Merrily We Roll Along, which will bow Sept. 30, is also possessed of a tantalizing gimmick. The concert will feature nearly everybody involved in the 1981 Stephen Sondheim flop, including once peach-fuzzed leads Jim Walton, Lonny Price, Jason Alexander and Ann Morrison. All (except the elusive TV superstar Alexander) have been extensively interviewed about their experiences 20 years ago. A benefit concert for Musical Theatre Works at the LaGuardia High School of Music & Art and Performing Arts, the show will likely sell out. This week saw more of the star trouble detailed in this space last week. Danny DeVito exited the Broadway revival of David Mamet's Glengarry Glen Ross. The departure follows the loss of the show's other star, Ben Stiller, last month. Producers have given themselves a week to find someone new, before postponing the production.
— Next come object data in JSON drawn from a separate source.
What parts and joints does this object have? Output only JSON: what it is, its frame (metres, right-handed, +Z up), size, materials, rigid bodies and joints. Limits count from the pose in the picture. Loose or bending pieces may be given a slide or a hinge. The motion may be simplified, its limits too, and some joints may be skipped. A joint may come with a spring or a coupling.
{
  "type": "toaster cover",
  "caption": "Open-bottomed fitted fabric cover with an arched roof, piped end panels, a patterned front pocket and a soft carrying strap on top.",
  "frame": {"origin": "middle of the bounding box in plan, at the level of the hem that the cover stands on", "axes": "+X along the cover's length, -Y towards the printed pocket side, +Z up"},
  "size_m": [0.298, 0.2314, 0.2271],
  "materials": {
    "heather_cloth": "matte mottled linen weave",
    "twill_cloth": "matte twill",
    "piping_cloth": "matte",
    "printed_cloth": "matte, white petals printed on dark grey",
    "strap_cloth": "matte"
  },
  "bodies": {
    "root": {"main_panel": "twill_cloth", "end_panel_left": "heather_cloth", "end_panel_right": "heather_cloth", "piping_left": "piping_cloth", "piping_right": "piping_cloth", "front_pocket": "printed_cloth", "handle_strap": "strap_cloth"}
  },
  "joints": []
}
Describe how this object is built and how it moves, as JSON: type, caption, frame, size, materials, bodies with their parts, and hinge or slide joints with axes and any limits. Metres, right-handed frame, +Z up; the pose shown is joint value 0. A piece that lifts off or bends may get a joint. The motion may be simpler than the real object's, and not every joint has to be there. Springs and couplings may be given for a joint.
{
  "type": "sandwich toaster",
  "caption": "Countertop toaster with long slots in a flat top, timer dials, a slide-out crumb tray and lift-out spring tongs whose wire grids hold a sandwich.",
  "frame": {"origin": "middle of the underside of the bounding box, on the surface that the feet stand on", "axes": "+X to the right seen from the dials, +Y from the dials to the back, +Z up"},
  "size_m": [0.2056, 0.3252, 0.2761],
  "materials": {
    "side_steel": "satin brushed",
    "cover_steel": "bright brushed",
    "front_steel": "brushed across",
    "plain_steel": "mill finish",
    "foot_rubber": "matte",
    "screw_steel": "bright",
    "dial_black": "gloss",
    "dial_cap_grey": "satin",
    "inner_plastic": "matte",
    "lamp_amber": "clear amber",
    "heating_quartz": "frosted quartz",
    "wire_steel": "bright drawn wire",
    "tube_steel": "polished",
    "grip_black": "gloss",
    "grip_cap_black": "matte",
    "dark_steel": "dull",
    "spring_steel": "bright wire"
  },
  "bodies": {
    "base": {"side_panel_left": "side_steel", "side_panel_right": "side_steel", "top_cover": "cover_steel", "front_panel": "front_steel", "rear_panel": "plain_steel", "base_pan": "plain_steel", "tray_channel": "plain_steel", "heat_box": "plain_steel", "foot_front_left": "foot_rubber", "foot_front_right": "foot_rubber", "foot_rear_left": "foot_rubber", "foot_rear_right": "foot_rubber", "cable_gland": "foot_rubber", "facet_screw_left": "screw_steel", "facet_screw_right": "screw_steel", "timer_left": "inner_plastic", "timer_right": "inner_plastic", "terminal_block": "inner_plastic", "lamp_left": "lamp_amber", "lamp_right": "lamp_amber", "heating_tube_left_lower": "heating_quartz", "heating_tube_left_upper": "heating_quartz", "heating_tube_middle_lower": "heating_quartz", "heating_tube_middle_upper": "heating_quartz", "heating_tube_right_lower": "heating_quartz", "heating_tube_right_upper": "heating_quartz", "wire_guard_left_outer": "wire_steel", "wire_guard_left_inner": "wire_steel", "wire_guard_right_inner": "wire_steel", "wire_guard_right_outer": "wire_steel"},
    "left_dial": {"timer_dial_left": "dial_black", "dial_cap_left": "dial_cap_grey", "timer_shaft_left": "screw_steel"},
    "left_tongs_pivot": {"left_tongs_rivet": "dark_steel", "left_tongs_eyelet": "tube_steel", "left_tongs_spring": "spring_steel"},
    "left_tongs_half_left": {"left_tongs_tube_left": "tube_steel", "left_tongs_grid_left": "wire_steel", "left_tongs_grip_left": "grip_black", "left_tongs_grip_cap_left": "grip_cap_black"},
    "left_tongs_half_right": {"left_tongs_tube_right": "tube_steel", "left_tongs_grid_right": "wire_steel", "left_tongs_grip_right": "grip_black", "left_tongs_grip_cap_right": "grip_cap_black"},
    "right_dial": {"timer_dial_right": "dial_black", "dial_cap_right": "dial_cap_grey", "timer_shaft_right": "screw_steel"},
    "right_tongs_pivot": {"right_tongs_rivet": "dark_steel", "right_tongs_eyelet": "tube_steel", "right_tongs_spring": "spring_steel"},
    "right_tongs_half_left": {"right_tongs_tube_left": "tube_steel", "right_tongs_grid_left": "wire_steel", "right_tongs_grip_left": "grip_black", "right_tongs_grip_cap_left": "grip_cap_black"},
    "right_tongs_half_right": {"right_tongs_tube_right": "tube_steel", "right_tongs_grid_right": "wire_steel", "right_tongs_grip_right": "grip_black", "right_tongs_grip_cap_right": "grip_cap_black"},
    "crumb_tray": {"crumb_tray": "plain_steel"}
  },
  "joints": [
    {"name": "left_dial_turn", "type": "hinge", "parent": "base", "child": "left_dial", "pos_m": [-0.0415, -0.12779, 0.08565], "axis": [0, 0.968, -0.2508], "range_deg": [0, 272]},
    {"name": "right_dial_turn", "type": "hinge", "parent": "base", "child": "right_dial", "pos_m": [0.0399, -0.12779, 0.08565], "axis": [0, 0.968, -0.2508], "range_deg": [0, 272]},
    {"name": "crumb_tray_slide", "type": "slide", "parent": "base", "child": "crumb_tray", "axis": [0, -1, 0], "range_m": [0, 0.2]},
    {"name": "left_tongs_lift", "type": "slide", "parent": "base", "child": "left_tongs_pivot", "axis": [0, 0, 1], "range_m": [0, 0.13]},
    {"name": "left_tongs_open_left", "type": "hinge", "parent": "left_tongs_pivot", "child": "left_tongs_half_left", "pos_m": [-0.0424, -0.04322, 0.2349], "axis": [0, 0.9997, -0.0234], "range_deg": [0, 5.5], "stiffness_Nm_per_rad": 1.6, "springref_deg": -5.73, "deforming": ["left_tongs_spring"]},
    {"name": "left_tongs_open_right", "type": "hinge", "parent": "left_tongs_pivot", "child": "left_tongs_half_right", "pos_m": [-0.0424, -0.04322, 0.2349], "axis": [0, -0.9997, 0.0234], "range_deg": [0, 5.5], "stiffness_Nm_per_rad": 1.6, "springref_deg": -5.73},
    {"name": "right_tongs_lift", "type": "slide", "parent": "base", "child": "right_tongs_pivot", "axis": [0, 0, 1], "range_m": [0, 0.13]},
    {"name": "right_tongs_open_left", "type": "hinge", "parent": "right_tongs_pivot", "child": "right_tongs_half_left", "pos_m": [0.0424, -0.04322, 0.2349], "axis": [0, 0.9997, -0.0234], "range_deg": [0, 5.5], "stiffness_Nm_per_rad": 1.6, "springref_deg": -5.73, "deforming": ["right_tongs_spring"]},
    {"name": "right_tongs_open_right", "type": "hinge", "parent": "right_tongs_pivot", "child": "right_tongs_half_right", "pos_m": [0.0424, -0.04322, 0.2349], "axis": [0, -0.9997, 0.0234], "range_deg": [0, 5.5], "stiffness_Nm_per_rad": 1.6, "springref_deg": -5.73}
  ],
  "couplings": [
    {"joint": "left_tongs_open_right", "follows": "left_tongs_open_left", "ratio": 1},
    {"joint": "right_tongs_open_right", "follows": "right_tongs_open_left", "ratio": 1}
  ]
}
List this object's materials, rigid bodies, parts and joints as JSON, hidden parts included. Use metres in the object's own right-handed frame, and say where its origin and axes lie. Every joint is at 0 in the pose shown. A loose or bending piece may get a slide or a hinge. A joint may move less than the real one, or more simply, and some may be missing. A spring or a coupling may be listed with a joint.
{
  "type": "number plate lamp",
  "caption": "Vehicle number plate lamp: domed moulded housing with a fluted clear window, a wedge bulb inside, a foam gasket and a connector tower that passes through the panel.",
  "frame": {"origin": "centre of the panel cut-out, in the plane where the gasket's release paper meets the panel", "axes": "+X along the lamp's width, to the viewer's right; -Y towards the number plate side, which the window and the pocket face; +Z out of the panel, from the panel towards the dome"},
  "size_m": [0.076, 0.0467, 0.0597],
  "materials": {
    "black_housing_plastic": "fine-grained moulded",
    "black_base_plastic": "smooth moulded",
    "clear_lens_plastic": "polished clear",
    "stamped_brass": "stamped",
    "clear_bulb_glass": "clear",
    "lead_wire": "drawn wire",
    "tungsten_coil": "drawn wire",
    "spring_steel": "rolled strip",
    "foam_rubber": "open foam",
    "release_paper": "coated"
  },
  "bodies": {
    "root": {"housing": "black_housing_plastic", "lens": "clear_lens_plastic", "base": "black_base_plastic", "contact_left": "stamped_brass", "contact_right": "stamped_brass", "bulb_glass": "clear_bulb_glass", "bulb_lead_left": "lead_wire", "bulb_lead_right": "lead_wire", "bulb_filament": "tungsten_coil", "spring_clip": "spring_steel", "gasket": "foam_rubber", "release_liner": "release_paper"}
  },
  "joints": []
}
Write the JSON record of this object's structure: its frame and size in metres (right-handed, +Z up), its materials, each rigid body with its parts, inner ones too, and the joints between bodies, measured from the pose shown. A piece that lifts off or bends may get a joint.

Despite such setbacks, theatre moneymen continue to chase after Hollywood gods and goddesses—Denzel Washington is reportedly being sought for the new August Wilson play, Gem of the Ocean. One can hardly blame them for taking such risks. When stars do stay put, the payoff can be rapid. Witness Frankie and Johnny in the Clair de Lune, which, with a lot of help from Edie Falco and Stanley Tucci, has recouped in under two months; and Burn This, which is selling out thanks to Ed Norton and Catherine Keener.
Speaking of stars, the upcoming revival of The Miracle Worker — with Hilary Swank as Annie Sullivan — will have an out-of-town tryout at the Charlotte Repertory Theatre in North Carolina from March 1-30, 2003, before coming to Broadway. A young film actress by the unlikely name of Skye Bartusiak (a lot harder to say than "water") has also been mentioned for the role of Helen Keller.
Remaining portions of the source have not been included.